I got a merlin 1 week ago , partially thanks to Mikko's advice (by the way Mikko, my shoot was postponed so thankfully i have more than my anticipated week to perfect it!!). I had it set up and balanced quite well inside an hour and went out to play.

Within a very short time my forearm was feeling fatigued.. I didnt give up soon enough though because some time later strain in my arm and wrist became apparent and i had to take the next day off from the Merlin!

I notice subsequently that I have to be quite aware of not tilting and flexing at the wrist, i think maybe subconciously trying to steer it as i move around.

I am finding it easier than expected to use in every way except for how limited a time i can practice in one go due to fatigue.

I have been frustrated at not being able to improve on my initial trimming in order to eradicate very slight pendulum effect when moving side-to-side or front-to-back but reading Mikko's earlier post maybe that will always be present when operator movement is anything other than slow.

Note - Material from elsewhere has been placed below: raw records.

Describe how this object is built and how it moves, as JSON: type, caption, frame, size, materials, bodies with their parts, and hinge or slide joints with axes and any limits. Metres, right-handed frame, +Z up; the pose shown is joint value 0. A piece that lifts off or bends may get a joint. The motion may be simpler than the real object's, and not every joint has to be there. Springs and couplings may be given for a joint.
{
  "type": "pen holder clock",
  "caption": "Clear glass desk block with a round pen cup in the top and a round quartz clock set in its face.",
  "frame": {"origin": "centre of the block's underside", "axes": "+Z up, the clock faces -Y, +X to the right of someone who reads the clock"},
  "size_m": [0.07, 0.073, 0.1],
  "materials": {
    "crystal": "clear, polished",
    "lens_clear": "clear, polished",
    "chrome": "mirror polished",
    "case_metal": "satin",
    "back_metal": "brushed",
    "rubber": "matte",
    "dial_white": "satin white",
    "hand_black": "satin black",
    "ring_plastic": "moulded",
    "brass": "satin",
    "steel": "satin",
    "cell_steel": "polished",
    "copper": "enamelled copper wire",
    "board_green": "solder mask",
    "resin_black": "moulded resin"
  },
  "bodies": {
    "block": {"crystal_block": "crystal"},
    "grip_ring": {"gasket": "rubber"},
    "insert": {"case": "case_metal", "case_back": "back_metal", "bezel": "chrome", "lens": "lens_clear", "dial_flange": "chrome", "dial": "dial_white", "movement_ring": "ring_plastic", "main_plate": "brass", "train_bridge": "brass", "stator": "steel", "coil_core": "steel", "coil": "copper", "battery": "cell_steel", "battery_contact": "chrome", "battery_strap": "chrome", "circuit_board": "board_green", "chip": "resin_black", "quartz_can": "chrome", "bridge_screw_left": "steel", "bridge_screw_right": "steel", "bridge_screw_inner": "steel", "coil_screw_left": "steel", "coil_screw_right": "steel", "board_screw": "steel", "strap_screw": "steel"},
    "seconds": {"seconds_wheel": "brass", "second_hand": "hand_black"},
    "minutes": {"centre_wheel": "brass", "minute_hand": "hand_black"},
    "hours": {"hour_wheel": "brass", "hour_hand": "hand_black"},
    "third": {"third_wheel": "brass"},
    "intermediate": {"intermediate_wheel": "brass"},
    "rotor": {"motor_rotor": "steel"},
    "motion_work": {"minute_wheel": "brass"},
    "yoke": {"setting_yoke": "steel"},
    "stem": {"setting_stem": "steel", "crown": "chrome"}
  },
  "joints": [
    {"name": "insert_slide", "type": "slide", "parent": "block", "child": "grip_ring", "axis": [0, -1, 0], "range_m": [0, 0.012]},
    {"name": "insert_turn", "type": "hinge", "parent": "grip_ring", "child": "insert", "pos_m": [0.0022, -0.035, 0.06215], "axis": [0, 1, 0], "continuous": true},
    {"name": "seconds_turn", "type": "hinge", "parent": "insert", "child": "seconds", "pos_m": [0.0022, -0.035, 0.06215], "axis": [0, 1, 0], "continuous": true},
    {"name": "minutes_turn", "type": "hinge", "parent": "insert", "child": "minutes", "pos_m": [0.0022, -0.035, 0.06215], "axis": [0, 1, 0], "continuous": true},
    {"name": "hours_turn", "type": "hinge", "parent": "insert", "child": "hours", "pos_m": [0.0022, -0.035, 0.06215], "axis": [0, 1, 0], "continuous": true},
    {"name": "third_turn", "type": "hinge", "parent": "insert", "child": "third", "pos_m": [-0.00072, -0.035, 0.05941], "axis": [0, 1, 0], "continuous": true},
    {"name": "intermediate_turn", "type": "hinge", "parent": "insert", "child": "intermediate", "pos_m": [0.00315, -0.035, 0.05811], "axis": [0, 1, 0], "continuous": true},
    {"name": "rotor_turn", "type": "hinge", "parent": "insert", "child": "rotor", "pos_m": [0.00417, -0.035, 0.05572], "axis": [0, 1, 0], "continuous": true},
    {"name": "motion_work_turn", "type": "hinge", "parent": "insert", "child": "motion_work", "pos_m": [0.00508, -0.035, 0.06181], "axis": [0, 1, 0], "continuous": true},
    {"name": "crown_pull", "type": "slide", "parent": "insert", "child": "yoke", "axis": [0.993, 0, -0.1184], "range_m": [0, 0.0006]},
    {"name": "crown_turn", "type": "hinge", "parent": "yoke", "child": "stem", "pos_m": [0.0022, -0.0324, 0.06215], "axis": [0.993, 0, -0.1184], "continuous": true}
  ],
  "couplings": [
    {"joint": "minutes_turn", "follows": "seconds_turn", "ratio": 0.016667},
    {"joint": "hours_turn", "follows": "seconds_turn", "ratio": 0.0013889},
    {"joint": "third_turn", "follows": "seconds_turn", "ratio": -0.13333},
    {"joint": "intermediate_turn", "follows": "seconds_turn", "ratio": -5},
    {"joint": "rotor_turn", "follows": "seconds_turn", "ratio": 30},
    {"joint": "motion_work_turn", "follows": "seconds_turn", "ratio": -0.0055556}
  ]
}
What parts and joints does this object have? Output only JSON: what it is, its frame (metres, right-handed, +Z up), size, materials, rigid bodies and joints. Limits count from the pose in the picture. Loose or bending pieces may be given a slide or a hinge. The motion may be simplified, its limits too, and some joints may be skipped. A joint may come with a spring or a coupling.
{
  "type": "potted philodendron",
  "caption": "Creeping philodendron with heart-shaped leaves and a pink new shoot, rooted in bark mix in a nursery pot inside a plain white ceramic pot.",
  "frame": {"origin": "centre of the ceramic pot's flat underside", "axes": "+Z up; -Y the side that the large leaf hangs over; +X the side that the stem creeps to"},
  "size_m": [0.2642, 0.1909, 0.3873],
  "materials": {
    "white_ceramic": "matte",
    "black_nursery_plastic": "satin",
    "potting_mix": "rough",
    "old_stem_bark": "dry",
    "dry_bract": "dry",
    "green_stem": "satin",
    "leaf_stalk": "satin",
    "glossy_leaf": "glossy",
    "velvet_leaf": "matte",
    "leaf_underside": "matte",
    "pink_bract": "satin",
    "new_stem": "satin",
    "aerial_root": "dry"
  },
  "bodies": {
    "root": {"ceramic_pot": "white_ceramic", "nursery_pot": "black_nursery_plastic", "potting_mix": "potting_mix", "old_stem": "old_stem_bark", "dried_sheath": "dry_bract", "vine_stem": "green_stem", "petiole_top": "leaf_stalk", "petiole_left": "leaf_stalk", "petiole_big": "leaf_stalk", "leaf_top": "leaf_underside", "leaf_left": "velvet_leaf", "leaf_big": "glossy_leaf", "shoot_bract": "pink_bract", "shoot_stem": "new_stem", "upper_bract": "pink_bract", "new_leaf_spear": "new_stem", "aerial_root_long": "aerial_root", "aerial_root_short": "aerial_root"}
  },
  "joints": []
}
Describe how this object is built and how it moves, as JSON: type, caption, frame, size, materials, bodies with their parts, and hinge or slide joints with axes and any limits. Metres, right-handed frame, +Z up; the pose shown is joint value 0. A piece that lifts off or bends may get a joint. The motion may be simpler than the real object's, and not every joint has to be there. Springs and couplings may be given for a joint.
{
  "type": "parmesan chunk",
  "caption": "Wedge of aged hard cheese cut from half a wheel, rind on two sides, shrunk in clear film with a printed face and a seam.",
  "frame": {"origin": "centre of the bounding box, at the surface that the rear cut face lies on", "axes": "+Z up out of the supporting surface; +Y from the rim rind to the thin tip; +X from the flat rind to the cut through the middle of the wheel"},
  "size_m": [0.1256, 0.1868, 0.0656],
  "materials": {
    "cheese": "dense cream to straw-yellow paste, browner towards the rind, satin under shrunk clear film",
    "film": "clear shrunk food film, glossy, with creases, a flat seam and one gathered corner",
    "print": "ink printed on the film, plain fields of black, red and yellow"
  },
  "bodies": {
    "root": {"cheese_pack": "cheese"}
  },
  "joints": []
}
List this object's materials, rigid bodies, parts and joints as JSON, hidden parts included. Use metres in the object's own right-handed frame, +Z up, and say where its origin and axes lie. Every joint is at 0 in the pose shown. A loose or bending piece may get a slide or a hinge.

I figure i must be bottom heavy, my drop is only barely a second, but i notice if i move sideways the penduluming starts by the cam lagging slightly behind the weights...maybe thats aerodynamics (!!) but my logic would expect the opposite?

Overall though i'm very impressed with the 'steadying' effect the merlin has...makes a joke of my home made steady devices and im glad i spent the money rather than going for a fig-rig.